C'est un livre qui a ses faiblesses peut-être, mais un livre qui m'a fait réfléchir, qui m'a bousculée dans mes certitudes, certitudes d'être humain qui pense partager une sorte de destin commun avec les autres êtres humains qui peuplent cette terre, certitudes de lectrice aussi, de cette lectrice qui se gorge de littérature mondiale en se disant qu'elle comprendra un peu mieux les choses. N'est-ce pas un peu futile et condescendant ?

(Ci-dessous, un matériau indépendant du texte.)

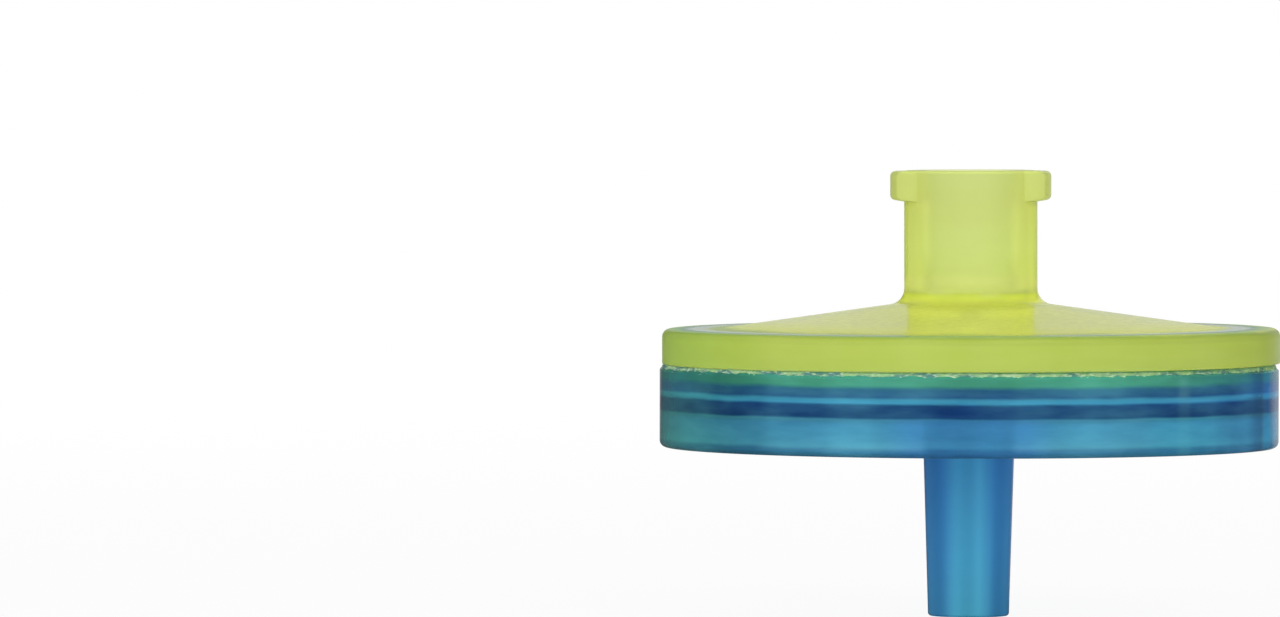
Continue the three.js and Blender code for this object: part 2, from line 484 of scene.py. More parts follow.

Cette femme sans nom qui se bat pour assurer son existence journalière et celle de ses filles, cette femme qui a ses démons et ses peines mais qui pourtant toujours reste droite, continue à me hanter plusieurs jours après que j'ai refermé ce livre. Ce n'est pas ce que l'on appelle habituellement de la grande littérature, mais Claudia Hernández fait un sacrément bon boulot pour décrire cette vie (et notamment, je n'en ai pas assez parlé, pour faire sentir ce que c'est que cette pauvreté toujours sur le fil du rasoir, où l'expression « chaque sou est un sou » est une maxime du quotidien, je n'ai jamais, je crois, vu la pauvreté ainsi décrite, et, couplée à la mise à distance du lecteur, cette description fut une sorte de petit choc intérieur pour moi), et donne un livre qui ébranle, qui fait vaciller, qui, et c'est surprenant, nous tend un miroir pour nous demander qui nous sommes face à ces femmes.
Je remercie mille fois les éditions Métailié pour m'avoir permis de lire ce livre via netgalley. Je n'ai pas trouvé dans ce livre ce que la quatrième de couverture me faisait espérer, mais j'y ai trouvé une lecture qui m'a emportée sur des chemins que je n'avais pas vus tracés sur une carte.